Une erreur courante consiste à confondre plaisir et bonheur. Le plaisir, dit le proverbe hindou, « n’est que l’ombre du bonheur ». Il est directement causé par des stimuli agréables d’ordre sensoriel, esthétique ou intellectuel. L’expérience évanescente du plaisir, l’hédonisme, dépend des circonstances, des lieux ainsi que de moments privilégiés. Sa nature est instable et la sensation qu’il inspire devient vite neutre voire désagréable. De même, sa répétition conduit souvent à son affadissement, voire au dégoût. « Entrer dans cette pâtisserie, écrit Albert Cohen, et manger des gâteaux ? Non, ce bonheur ne durait pas, il finissait dès qu’on avait fini les gâteaux. Il faudrait pouvoir manger des gâteaux tout le temps, manger à en mourir » Sans aller jusqu’à la mort, dix gâteaux plus tard, la nausée est au rendez-vous.
Le plaisir s’épuise à mesure qu’on en jouit, comme une chandelle qui se consume. Il est presque toujours lié à une action et entraîne la lassitude, par le simple fait de sa répétition. Écouter avec ravissement un prélude de Bach nécessite un effort d’attention qui, si minime soit-il, ne peut être maintenu éternellement. Au bout d’un moment, l’écoute perd de son charme. Imposée des journées durant, elle deviendrait une torture.

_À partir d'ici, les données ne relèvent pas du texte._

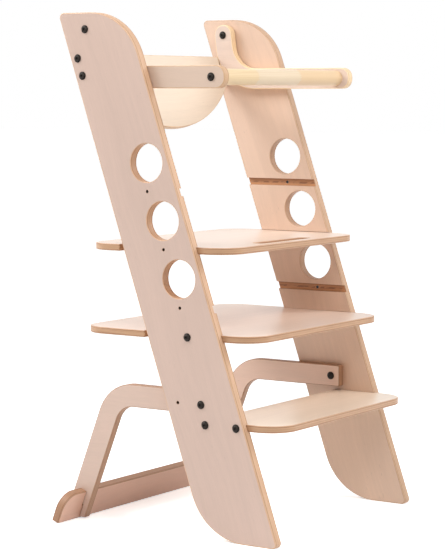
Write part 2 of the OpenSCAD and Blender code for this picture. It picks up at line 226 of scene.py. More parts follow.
def birch_plywood_group():
    """Board X is the face grain, Board Y lies across it and Board Z goes through the plies.

    Cut is the kind of surface: SAWN_EDGE, FACE_VENEER, GROOVE_FLOOR, BORE_WALL (of a small bore) or
    SHADED_RECESS_WALL (of a hole or groove). Each board's own Sheet number gives it a pattern unlike the others.
    """
    tree, given, made = open_group(
        "birch_plywood",
        [
            ("Board", "NodeSocketVector", None),
            ("Facing", "NodeSocketVector", None),
            ("Cut", "NodeSocketFloat", 0.0),
            ("Groove Height", "NodeSocketFloat", 0.0),
            ("Thickness", "NodeSocketFloat", 0.012),
            ("Plies", "NodeSocketFloat", 7.0),
            ("Face Colour", "NodeSocketColor", (0.7, 0.5, 0.4, 1)),
            ("Edge Light", "NodeSocketColor", (0.7, 0.5, 0.3, 1)),
            ("Edge Dark", "NodeSocketColor", (0.3, 0.2, 0.1, 1)),
            ("Sheet", "NodeSocketFloat", 0.0),
        ],
        [("Colour", "NodeSocketColor"), ("Roughness", "NodeSocketFloat"), ("Height", "NodeSocketFloat")],
    )
    x, y, z = split_xyz(tree, given["Board"])
    facing = split_xyz(tree, given["Facing"])
    cut, plies, sheet = given["Cut"], given["Plies"], given["Sheet"]

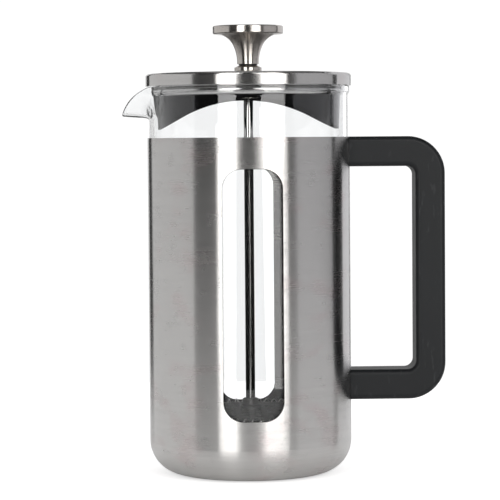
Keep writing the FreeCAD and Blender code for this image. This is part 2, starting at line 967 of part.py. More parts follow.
def write_parts(parts):
    """One STEP file for each sub-part."""
    os.makedirs("parts", exist_ok=True)
    for part in parts:
        part.Shape.exportStep(f"parts/{part.Label}.step")
        box = part.Shape.BoundBox
        print(f"{part.Label:22s} {part.Shape.Volume / 1000:8.3f} cm3  z {box.ZMin:7.2f} to {box.ZMax:7.2f}"
              f"  radius {max(abs(box.XMin), abs(box.XMax)):6.2f}  solids {len(part.Shape.Solids)}")


finished = make_all()
check_document(finished)
write_parts(finished)
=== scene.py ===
import math

import bmesh
import bpy
from bpy.props import FloatProperty, FloatVectorProperty, IntProperty, PointerProperty
from mathutils import Matrix, Quaternion, Vector


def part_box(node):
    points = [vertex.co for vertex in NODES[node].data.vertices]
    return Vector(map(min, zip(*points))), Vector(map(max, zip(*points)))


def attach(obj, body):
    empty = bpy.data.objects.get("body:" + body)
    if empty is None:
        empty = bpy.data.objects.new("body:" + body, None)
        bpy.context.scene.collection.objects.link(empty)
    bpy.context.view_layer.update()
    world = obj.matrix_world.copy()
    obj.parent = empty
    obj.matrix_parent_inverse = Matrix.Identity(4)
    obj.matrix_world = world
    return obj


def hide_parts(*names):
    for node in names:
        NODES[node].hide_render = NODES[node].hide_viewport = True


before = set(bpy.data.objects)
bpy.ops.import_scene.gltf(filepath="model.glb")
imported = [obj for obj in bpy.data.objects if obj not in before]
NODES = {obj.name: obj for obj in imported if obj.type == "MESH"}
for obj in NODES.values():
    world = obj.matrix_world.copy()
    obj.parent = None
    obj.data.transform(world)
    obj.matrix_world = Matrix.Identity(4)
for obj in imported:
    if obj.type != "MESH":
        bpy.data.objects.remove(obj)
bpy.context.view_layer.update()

bl_info = {
    "name": "Windowed cafetiere",
    "version": (1, 0, 0),
    "blender": (4, 5, 0),
    "location": "View3D > Sidebar > Cafetiere",
    "description": "Finishes and fine pieces for a steel cafetiere with a lift-out glass",
    "category": "Object",
}

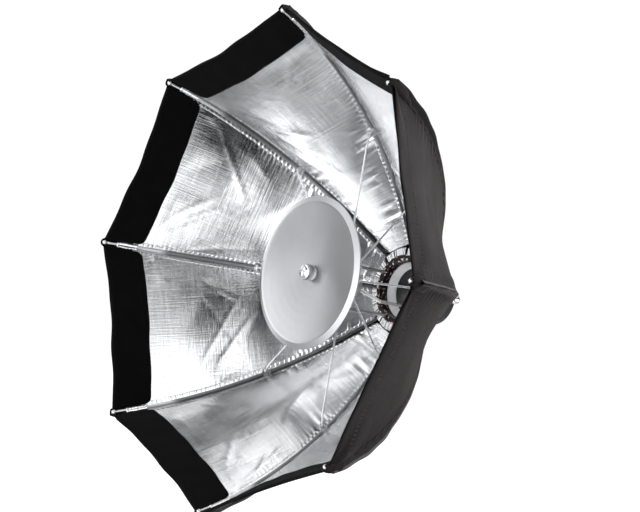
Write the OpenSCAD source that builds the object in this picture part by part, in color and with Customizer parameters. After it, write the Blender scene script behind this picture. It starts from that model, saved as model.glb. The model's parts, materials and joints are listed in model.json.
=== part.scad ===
// Folding octagonal softbox with a round clamp collar for a flash head.
// The optical axis lies along Y, the open mouth faces -Y, and Z is up.
// The origin is the centre of the collar's bore at the seat where the flash head stops.
// Every rib is drawn in its own plane, with X radial and Y along the axis, then turned about Y.

/* [Canopy] */
// Number of ribs, and so of cloth gores
ribs = 8; // [8]
// Radius of the mouth at the rib tips
mouth_r = 240; // [230:1:250]
// Depth from the rib pivots to the mouth
depth = 212; // [200:1:220]
// How far each rib bows outward from its chord
rib_bow = 28; // [24:1:36]
// Radius at which the cloth starts behind the ribs
canopy_root_r = 48; // [47:1:52]
// Width of the black grip band inside the mouth, along the rib
band_w = 40; // [30:1:45]

/* [Ribs and struts] */
// Radius of a rib rod
rib_rod_r = 1.5; // [1.2:0.1:1.7]
// Radius of a strut wire
strut_rod_r = 1.0; // [0.8:0.1:1.0]
// Radius at which a strut's bracket sits on its rib
bracket_r = 150; // [140:1:160]
// Distance from the rib's centre line to the strut's pivot
bracket_reach = 5; // [4.6:0.1:6]

/* [Mount] */
// Bore of the collar that slides over the flash head
bore_r = 25; // [24:0.5:26]
// Length of the bore
bore_len = 34; // [30:1:40]
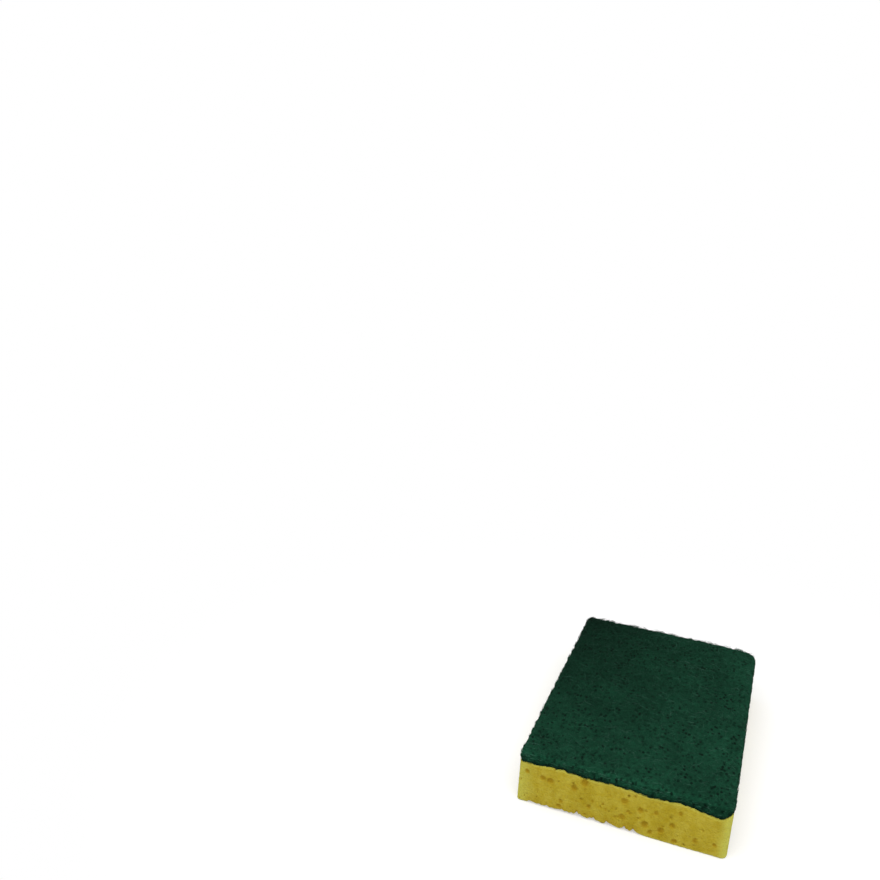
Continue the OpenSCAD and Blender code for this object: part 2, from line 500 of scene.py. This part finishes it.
def torn_window(side, along):
    """From 0 to 1: how torn the lower edge is at places along a side, the near side first."""
    x = along[:, 0]
    if side == 0:
        first, last = TORN_STRETCH
        return np.clip((x - first) / TORN_FADE, 0, 1) * np.clip((last - x) / TORN_FADE, 0, 1)
    half = FOAM_HALF[side % 2]
    patchy = np.clip(0.5 + 2.2 * value_noise(along, TORN_PATCH_L, SEED + 8), 0.1, 1)
    return patchy * np.clip((half - 4 - np.abs(x)) / TORN_FADE, 0, 1)


def teeth(along, pitch, seed):
    """Uneven teeth with straight sides along a line, from 0 to 1."""
    table = np.random.default_rng(seed).random(TEETH_TABLE)
    cell = np.floor(along / pitch).astype(int)
    part = along / pitch - cell
    return (1 - part) * table[cell % TEETH_TABLE] + part * table[(cell + 1) % TEETH_TABLE]


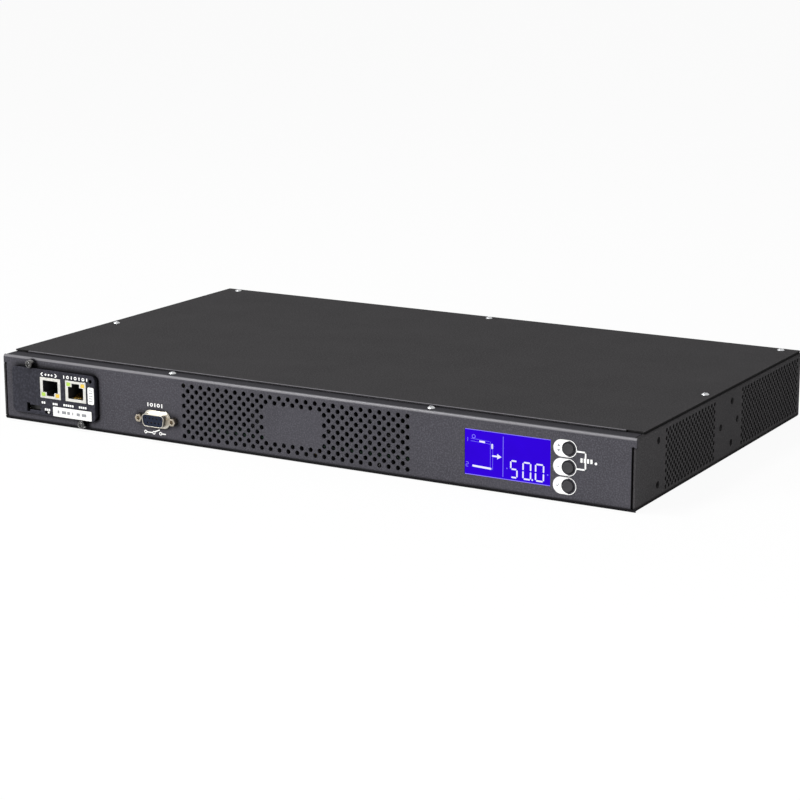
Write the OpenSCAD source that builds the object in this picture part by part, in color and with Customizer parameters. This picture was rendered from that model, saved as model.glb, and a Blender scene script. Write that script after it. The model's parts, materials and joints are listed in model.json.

Par ailleurs, le plaisir est une expérience individuelle, l’hédonisme est essentiellement centré sur soi, raison pour laquelle il peut facilement être associé aux travers de l’égocentrisme et entrer en conflit avec le bien-être des autres. On peut éprouver du plaisir au détriment d’autrui, mais on ne saurait en retirer du bonheur. L’hédonisme peut se conjuguer avec la méchanceté, la violence, l’orgueil, l’avidité et d’autres états mentaux incompatibles avec un bonheur véritable. « Le plaisir est le bonheur des fous, le bonheur est le plaisir des sages », écrivait Barbey d’Aurevilly.
Certains prennent plaisir à se venger, à torturer d’autres êtres humains, à se réjouir de la ruine d’un concurrent. Un cambrioleur jubile en contemplant le magot et le spectateur d’une corrida s’enflamme en assistant à la mise à mort d’un taureau. Ces plaisirs, ces états d’exaltation passagère, parfois morbide, tout comme les moments d’euphorie positive, n’ont pas grand-chose à voir avec le bonheur envisagé comme une manière d’être.
La recherche des plaisirs peut aller de pair avec l’obsession, l’avidité, l’inquiétude et, finalement, le désenchantement. Le plus souvent, le plaisir ne remplit pas ses promesses, comme l’exprime le poète écossais Robert Burns :
Les plaisirs ressemblent à des coquelicots,
À peine saisis, déjà détruits ;
À des flocons de neige tombant sur une rivière,
Éclairs blancs à jamais évanouis.
Et pourtant, nous préférons bien souvent le plaisir et ses séquelles de satiété à la gratification d’un bien-être durable.
À l’inverse du plaisir, le bonheur, ou plus précisément le « bien-être » naît de l’intérieur. S’il peut être influencé par les circonstances, il n’y est pas soumis. Loin de se transformer en son contraire, il perdure et croît à mesure qu’on l’éprouve. Il engendre un sentiment de plénitude qui, avec le temps, devient un trait fondamental de notre tempérament.